Have you tried giving things away, but your follower base is still too small to gain any new attention? You might consider taking out a paid or sponsored post. Just like everything these days, organic reach is dismally low. If you’re not in front of your customers, whether that’s on the streets or online, they won’t see you. Sometimes that means paying a little extra. These posts are just like anything else you might post, but you pay to increase the reach of who sees your content and for how long.
A bad reputation is a slippery sidewalk to losing business. If your revenue and customer base is down, it may be due to having poor online reviews. Nothing sells quite like word-of-mouth suggestions from other consumers. If a potential customer is choosing between you and a better rated store, you’re catching a case of the cold shoulder.

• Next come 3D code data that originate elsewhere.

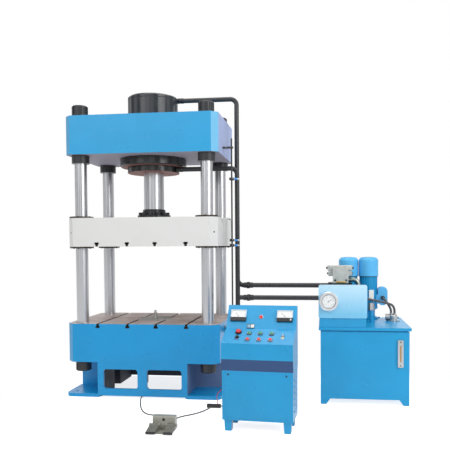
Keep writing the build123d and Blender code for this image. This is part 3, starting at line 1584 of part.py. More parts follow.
# Junction box: on the inner face of the base's front mullion, with a gland below
junction_rear = -press_depth / 2 + base_wall + junction_depth
junction_gland_y = -press_depth / 2 + base_wall + junction_gland_inset
junction_gland_end = junction_bottom - junction_gland_height
with BuildPart() as junction_box:
    with BuildSketch(front_at(0, junction_rear, junction_bottom + junction_height / 2)):
        Rectangle(junction_width, junction_height)
    extrude(amount=junction_depth)
    with BuildSketch(level_at(junction_x, junction_gland_y, junction_bottom)):
        Circle(junction_gland_diameter / 2)
    extrude(amount=-junction_gland_height)
write_piece(junction_box, "junction_box")

# Cable connector: a round coupling on the floor with a gland on its side
connector_axis = connector_diameter / 2
connector_middle = connector_x + connector_lead_shift
with BuildPart() as cable_connector:
    with BuildSketch(side_at(connector_x, connector_y, connector_axis)):
        Circle(connector_diameter / 2)
    extrude(amount=connector_length)
    with BuildSketch(front_at(connector_middle, connector_y, connector_axis)):
        Circle(cable_gland_diameter / 2)
    extrude(amount=connector_axis + cable_gland_length / 2)
write_piece(cable_connector, "cable_connector")


def widest_radii(places):
    """Give each inner corner of a route the widest arc that its two runs leave room for."""
    points = [Vector(*place) for place in places]
    radii = []
    for before, corner, after in zip(points, points[1:], points[2:]):
        run_in = corner - before
        run_out = after - corner
        half_turn = radians(run_in.get_angle(run_out)) / 2
        radii.append(arc_share * min(run_in.length, run_out.length) / tan(half_turn))
    return radii


def lay_cable(name, diameter, places):
    """Make a cable along a route of places of the press, and print its arcs and its volume."""
    route_places = [press_place(*place) for place in places]
    radii = widest_radii(route_places)
    with BuildPart() as cable:
        with BuildLine():
            route = FilletPolyline(*route_places, radius=radii)
        with BuildSketch(Plane(origin=route @ 0, z_dir=route % 0)):
            Circle(diameter / 2)
        sweep()
    expected = pi * diameter**2 / 4 * route.length
    print(name, "radii", [round(radius) for radius in radii])
    print(name, "volume", round(cable.part.volume), "section times length", round(expected))
    write_piece(cable, name)


floor_z = floor_cable_diameter / 2 + floor_gap
gland_left_x = switch_x - cable_gland_spacing / 2
gland_right_x = switch_x + cable_gland_spacing / 2
gland_end_y = switch_rear + cable_gland_length

# Left pedal cable: from the junction box, under the base's rail and across the floor
pedal_cable_left_route = [
    (junction_x, junction_gland_y, junction_gland_end),
    (junction_x, junction_gland_y, 56),
    (junction_x - 2, junction_gland_y - 18, 10),
    (-11, -420, floor_z),
    (4, -482, floor_z),
    (30, -564, floor_z),
    (58, -652, floor_z),
    (92, -742, floor_z),
    (136, -832, floor_z),
    (188, -896, floor_z),
    (250, -918, floor_z),
    (312, -898, floor_z),
    (366, -922, floor_z),
    (398, -968, floor_z),
    (404, -1022, floor_z),
    (402, -1072, 10),
    (gland_left_x, -1124, cable_gland_height),
    (gland_left_x, gland_end_y, cable_gland_height),
]
lay_cable("pedal_cable_left", floor_cable_diameter, pedal_cable_left_route)

# Right pedal cable: from the foot switch to the connector's side
pedal_cable_right_route = [
    (gland_right_x, gland_end_y, cable_gland_height),
    (gland_right_x, -1124, cable_gland_height),
    (438, -1068, 10),
    (438, -1010, floor_z),
    (450, -956, floor_z),
    (486, -912, floor_z),
    (532, -874, floor_z),
    (572, -826, floor_z),
    (604, -772, floor_z),
    (connector_middle, -730, connector_axis),
    (connector_middle, connector_y - connector_axis - cable_gland_length / 2, connector_axis),
]
lay_cable("pedal_cable_right", floor_cable_diameter, pedal_cable_right_route)

# Console lead: from the connector's end, round to a hole low in the console's back
lead_port = console_place(lead_port_x, console_depth, lead_port_height)
lead_port_place = (lead_port.X - press_x, lead_port.Y - press_y, lead_port.Z)
lead_rear = console_place(lead_port_x, console_depth + lead_port_run, lead_port_height)
lead_rear_place = (lead_rear.X - press_x, lead_rear.Y - press_y, lead_rear.Z)
console_lead_route = [
    (connector_x + connector_length, connector_y, connector_axis),
    (762, connector_y, connector_axis),
    (820, -686, floor_z),
    (892, -736, floor_z),
    (958, -772, floor_z),
    (1016, -812, 7),
    (1050, -856, 34),
    (1056, -892, 84),
    lead_rear_place,
    lead_port_place,
]
lay_cable("console_lead", floor_cable_diameter, console_lead_route)

# Sensor wire: from the rail's foot, hanging down to the connector's back
sensor_wire_route = [
    (rail_x, rail_y, rail_bottom),
    (rail_x, rail_y, 484),
    (rail_x + 4, rail_y - 30, 402),
    (rail_x + 2, rail_y - 84, 316),
    (rail_x - 6, rail_y - 150, 236),
    (rail_x - 18, rail_y - 216, 164),
    (rail_x - 36, rail_y - 276, 110),
    (rail_x - 60, rail_y - 336, 96),
    (rail_x - 78, rail_y - 384, 74),
    (rail_x - 66, rail_y - 424, 44),
    (connector_x + 80, rail_y - 456, 24),
    (connector_x + 78, connector_y + connector_axis, connector_axis),
]
lay_cable("sensor_wire", wire_diameter, sensor_wire_route)

# Motor cables: from the manifold's side and from the right terminal box into the conduit fitting
conduit_top = lid_top + conduit_disc_thickness + conduit_body_height + conduit_gland_height
motor_cable_left_route = [
    (manifold_left + manifold_width, motor_cable_y, motor_cable_z),
    (unit_x - 47, motor_cable_y, motor_cable_z),
    (unit_x - 3, -118, 845),
    (unit_x + 42, -134, 838),
    (unit_x + 87, -139, 829),
    (unit_x + 131, -129, 820),
    (unit_x + 169, -106, 810),
    (unit_x + 203, -77, 800),
    (unit_x + 235, -46, 789),
    (unit_x + 263, -15, 777),
    (unit_x + 280, 1, 758),
    (conduit_x + conduit_gland_spacing / 2, conduit_y, conduit_top + 28),
    (conduit_x + conduit_gland_spacing / 2, conduit_y, conduit_top),
]
terminal_gland_x = motor_xs[1] + motor_diameter / 2 + terminal_box_width / 2
terminal_gland_end = motor_y - terminal_box_depth / 2 - terminal_gland_length
terminal_gland_z = lid_top + terminal_box_rise + terminal_gland_rise
motor_cable_right_route = [
    (terminal_gland_x, terminal_gland_end, terminal_gland_z),
    (terminal_gland_x, terminal_gland_end - 23, terminal_gland_z),
    (terminal_gland_x + 5, 38, 823),
    (unit_x + 213, 18, 810),
    (unit_x + 226, 5, 792),
    (unit_x + 239, 1, 770),
    (unit_x + 255, 8, 741),
    (conduit_x - conduit_gland_spacing / 2, conduit_y, conduit_top + 15),
    (conduit_x - conduit_gland_spacing / 2, conduit_y, conduit_top),
]
lay_cable("motor_cable_left", motor_cable_diameter, motor_cable_left_route)
lay_cable("motor_cable_right", motor_cable_diameter, motor_cable_right_route)
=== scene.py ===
import logging
from dataclasses import dataclass, field
from enum import Enum
from math import atan2, cos, pi, radians, sin
from typing import Any, Iterable, Iterator, Optional, Sequence

import bmesh
import bpy
from mathutils import Matrix, Vector


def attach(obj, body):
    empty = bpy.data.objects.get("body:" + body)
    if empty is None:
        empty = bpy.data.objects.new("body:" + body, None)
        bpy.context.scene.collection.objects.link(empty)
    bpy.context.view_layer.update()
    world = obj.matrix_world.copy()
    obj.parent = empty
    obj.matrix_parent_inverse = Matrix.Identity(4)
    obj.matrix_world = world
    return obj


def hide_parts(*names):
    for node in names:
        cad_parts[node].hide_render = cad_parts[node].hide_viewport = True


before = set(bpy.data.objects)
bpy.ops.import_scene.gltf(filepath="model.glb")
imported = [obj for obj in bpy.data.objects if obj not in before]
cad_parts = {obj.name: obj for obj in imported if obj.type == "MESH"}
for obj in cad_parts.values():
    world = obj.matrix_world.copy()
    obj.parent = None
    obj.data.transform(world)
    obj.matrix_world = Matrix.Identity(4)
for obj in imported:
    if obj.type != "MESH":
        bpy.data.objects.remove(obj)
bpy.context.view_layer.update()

LOG = logging.getLogger("hydraulic_press")

Tree = bpy.types.NodeTree
Socket = bpy.types.NodeSocket
Point = Sequence[float]

# The meshes are laid out in millimetres of the press's own axis and turned to metres here. The console has a
# frame of its own, with one more in it for the sloping desk and one for the meter panel. The cables, the
# lamps and the camera are in metres of the scene.
MM = 0.001
PRESS = Matrix.Translation((-0.780, 0.4795, 0.0)) @ Matrix.Scale(MM, 4)
CONSOLE = PRESS @ Matrix.Translation((1086.0, -1237.0, 0.0)) @ Matrix.Rotation(radians(-4.5), 4, "Z")
DESK = CONSOLE @ Matrix.Translation((0.0, -17.0, 623.0)) @ Matrix.Rotation(atan2(83.0, 156.0), 4, "X")
PANEL = CONSOLE @ Matrix.Translation((0.0, 139.0, 706.0)) @ Matrix.Rotation(atan2(159.0, 95.0), 4, "X")

COLUMN_X = 559.0
COLUMN_Y = 326.5
SLIDE_TOP = 1549.0
WHITE = (1.0, 1.0, 1.0, 1.0)
BARE_STEEL = "7C8488"


class Toward(Enum):
    """Directions that a turned part or a screw can face."""

    RIGHT = (1.0, 0.0, 0.0)
    FRONT = (0.0, -1.0, 0.0)
    DOWN = (0.0, 0.0, -1.0)
    UP = (0.0, 0.0, 1.0)

    def turn(self) -> Matrix:
        """Give the turn from upright to this direction."""
        return Vector((0.0, 0.0, 1.0)).rotation_difference(Vector(self.value)).to_matrix().to_4x4()


def around(count: int, radius: float, start: float = 0.0) -> Iterator[tuple[float, float, float]]:
    """Give even places round a circle.

    Args:
        count: How many there are.
        radius: The circle's radius.
        start: The first one's angle in radians.

    Yields:
        Each place's x and y, and its angle.
    """
    for number in range(count):
        angle = 2 * pi * number / count + start
        yield radius * cos(angle), radius * sin(angle), angle


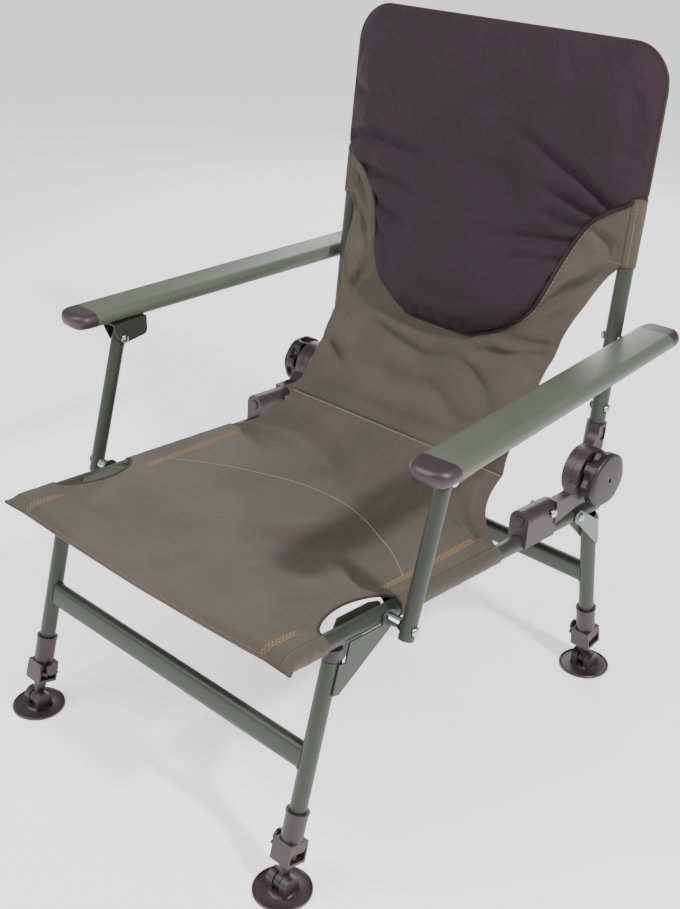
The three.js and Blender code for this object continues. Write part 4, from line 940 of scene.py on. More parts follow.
KNOB_RADIUS = 35
KNOB_THICKNESS = 22
KNOB_LOBES = 7
KNOB_STEPS = 16
KNOB_SIDE_RINGS = 8
KNOB_EDGE_RINGS = 6
KNOB_FACE_RINGS = 6
KNOB_POCKET_DEPTH = 6.5
KNOB_POCKET_SHARE = 0.66
KNOB_POCKET_END = (0.55, 0.85)
KNOB_POCKET_LOST = 0.85
KNOB_BACK_INSET = 8
KNOB_BACK_EDGE = 1.5
KNOB_COLLAR_RADIUS = 21
KNOB_COLLAR_THICKNESS = 4
KNOB_COLLAR_EDGE = 0.8
KNOB_EDGE = 5
KNOB_DOME = 1.2
KNOB_HOLE = 2.6
KNOB_HOLE_DEPTH = 5
HINGE_BOLT_RADIUS = 5
HINGE_NUT_RADIUS = 8.5
HINGE_NUT_THICKNESS = 6.5
HINGE_NUT_LOW = UPPER_DISC[0] - FIT - HINGE_NUT_THICKNESS
HINGE_NUT_EDGE = 0.6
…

Keep an eye on what people are saying about you on Yelp, Google My Business, and other review sites. Hopefully you only get good reviews, but if not, respond professionally to poor reviews, so other customers can see that you make an effort to repair bad impressions, and be sure to thank those who have left positive comments about their experience with you! Doing this type of reputation management builds stronger customer loyalty ties between you and your audience.
Whatever the status of your sales during this crazy time of year, we hope that employing some or all of these strategies have you seeing customers trudge through your door, covered in snow or not. Whether you’re a small business owner or a shopper, get out and shop the East Village Holiday Promenade on Friday November 17 and Small Business Saturday on November 25th.